A similar unease now grips Jericho and other estates earmarked for redevelopment, including Bahati, Maringo, Bondeni, Woodley, and Ziwani. The standard model for these projects involves the county offering land to private developers, who in turn fund construction. A portion of the completed units is allocated to original tenants at subsidised rates, while the rest are sold or rented out commercially.
But crucial details remain opaque. Who decides the allocation percentages? What guarantees do original tenants have? And why are these agreements not made public?
Behind the regeneration drive lies an intricate web of joint ventures and financial arrangements, raising questions about who truly benefits. According to documents seen by The Weekly Vision, private developers will construct more than 5,000 housing units in Pangani alone, with other estates receiving thousands more. Yet concerns persist over the lack of transparency in awarding these lucrative contracts.
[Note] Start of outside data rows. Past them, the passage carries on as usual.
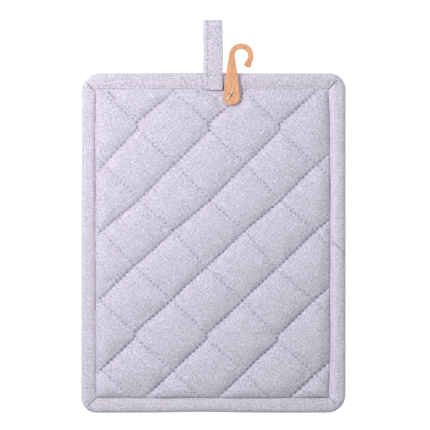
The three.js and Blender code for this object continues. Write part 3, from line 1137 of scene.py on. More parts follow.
@dataclass
class Binding:
    """The strip folded over the panel's edge, with its mitred corners and its join seam."""

    body: Body
    thickness: float = BINDING_THICKNESS
    leaf: float = 1.0
    roll: float = 3.4
    fall: float = 0.6
    right_fall: float = 0.9
    bottom_fall: float = 0.6
    fall_power: float = 1.8
    side_from: float = 12.0
    side_ease: float = 6.0
    left_fall: float = 0.8
    left_fall_reach: float = 2.6
    # Painted shade on the strip's inner edge along the left side.
    left_painted_shade: float = 0.75
    left_painted_shade_reach: float = 1.3
    left_ends: tuple[float, float] = (-136.0, 94.0)
    left_full_at: float = 55.0
    left_least_at: float = -75.0
    left_least: float = 0.8
    left_within: float = 14.0
    # Painted light: the strip's colour is made paler beside the panel on the right and at the bottom.
    pale: float = 0.9
    painted_light_reach: float = 9.0
    painted_light_from: float = 15.0
    painted_light_top: float = 108.0
    painted_light_bottom: float = 0.4
    fold_depth: float = 1.6
    inner_radius: float = 0.8
    press_to: float = 1.95
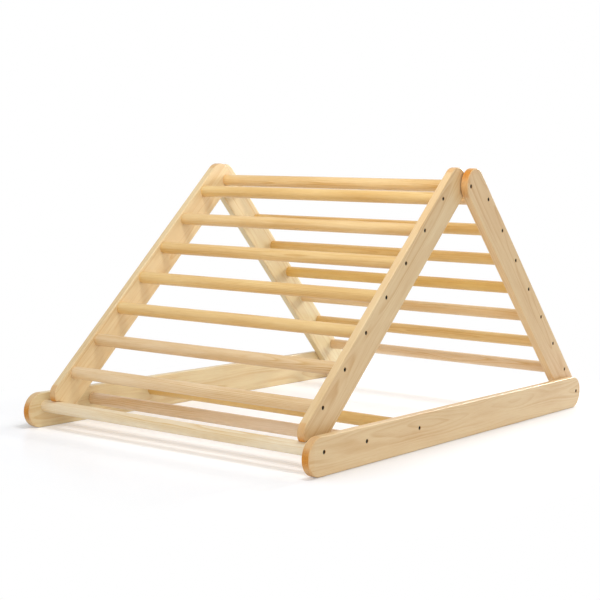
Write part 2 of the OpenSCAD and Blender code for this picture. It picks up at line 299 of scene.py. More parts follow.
def lacquered_wood(name, pale, dark, warm, ring_mm):
    """Solid wood under a satin clear lacquer: growth rings, fibres, clouds and dark soaked ends."""
    material = bpy.data.materials.new(name)
    material.use_nodes = True
    material.diffuse_color = srgb(pale)
    tree = material.node_tree
    tree.nodes.clear()
    own = {label: add_node(tree, "ShaderNodeAttribute", attribute_name=label)
           for label in ("grain", "grain_axis", "tone", "past_start", "past_end")}
    mm = add_node(tree, "ShaderNodeVectorMath", {0: own["grain"].outputs["Vector"], "Scale": 1 / MM},
                  operation="SCALE")
    noise = {}
    for label, (along, across, detail) in NOISES.items():
        place = add_node(tree, "ShaderNodeVectorMath", {0: mm, 1: (1 / along, 1 / across, 1 / across)},
                         operation="MULTIPLY")
        noise[label] = add_node(tree, "ShaderNodeTexNoise",
                                {"Vector": place, "Scale": 1.0, "Detail": detail})
    late = growth_rings(tree, mm, noise["bend"], ring_mm)
    ends = soaked_ends(tree, own, noise["creep"])

    # how much of the darker colour shows: rings that come and go, then fibres, then clouds
    patch = add_node(tree, "ShaderNodeMapRange", {"Value": noise["patch"], "From Min": PATCH_FROM,
                                                  "From Max": PATCH_TO, "To Max": RING_STRENGTH})
    rings = add_node(tree, "ShaderNodeMath", {0: late, 1: patch}, operation="MULTIPLY")
    fibres = add_node(tree, "ShaderNodeMath", {0: noise["fibre"], 1: FIBRE_STRENGTH, 2: rings},
                      operation="MULTIPLY_ADD")
    clouds = add_node(tree, "ShaderNodeMath", {0: noise["cloud"], 1: CLOUD_STRENGTH, 2: fibres},
                      operation="MULTIPLY_ADD")
    share = add_node(tree, "ShaderNodeMapRange", {"Value": clouds, "From Min": PALE_UP_TO,
                                                  "From Max": DARK_FROM})
    wood = add_node(tree, "ShaderNodeMix", {0: share, 6: srgb(pale), 7: srgb(dark)},
                    data_type="RGBA").outputs[2]
    golden = add_node(tree, "ShaderNodeMix", {0: own["tone"].outputs["Fac"], 6: wood, 7: srgb(warm)},
                      data_type="RGBA", blend_type="MULTIPLY").outputs[2]
    stained = add_node(tree, "ShaderNodeMix", {0: noise["creep"], 6: srgb(STAIN_PALE), 7: srgb(STAIN_DARK)},
                       data_type="RGBA").outputs[2]
    colour = add_node(tree, "ShaderNodeMix", {0: ends, 6: golden, 7: stained}, data_type="RGBA").outputs[2]

    # late wood stands a few hundredths of a millimetre proud under the lacquer, which is satin, not mirror
    relief = add_node(tree, "ShaderNodeMath", {0: late, 1: LATE_RELIEF, 2: noise["fibre"]},
                      operation="MULTIPLY_ADD")
    bump = add_node(tree, "ShaderNodeBump", {"Height": relief, "Strength": RELIEF_STRENGTH,
                                             "Distance": RELIEF_MM * MM})
    satin = add_node(tree, "ShaderNodeMath", {0: noise["fibre"], 1: FIBRE_DULLS, 2: SATIN},
                     operation="MULTIPLY_ADD")
    rough = add_node(tree, "ShaderNodeMath", {0: ends, 1: ENDS_DULL, 2: satin}, operation="MULTIPLY_ADD")
    coat = add_node(tree, "ShaderNodeMapRange", {"Value": ends, "To Min": LACQUER, "To Max": 0.0})
    surface = add_node(tree, "ShaderNodeBsdfPrincipled",
                       {"Base Color": colour, "Roughness": rough, "Normal": bump, "IOR": 1.5,
                        "Coat Weight": coat, "Coat Roughness": LACQUER_ROUGHNESS})
    add_node(tree, "ShaderNodeOutputMaterial", {"Surface": surface})
    return material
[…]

A real estate analyst, speaking on condition of anonymity, suggests that political interests may be at play. “There’s a lot of money in urban renewal, and it’s no secret that well-connected firms are securing these deals,” he says. “The risk is that the people meant to benefit—the residents—become collateral damage in the rush to cash in.”
With pressure mounting, the Senate committee has vowed to scrutinise the project’s fine print. Lawmakers have called for a stakeholder retreat, bringing together the governor, developers, and affected communities to ensure the project serves the interests of all Nairobians.
But for residents like Mwangi, the battle is far from over. “We’re not asking for favours—just fairness,” he says, standing outside his ageing house, uncertain whether it will still be standing in a year’s time.
As Nairobi hurtles towards a new urban future, the question remains: Will this regeneration uplift communities, or will it become yet another case of development at the expense of the people?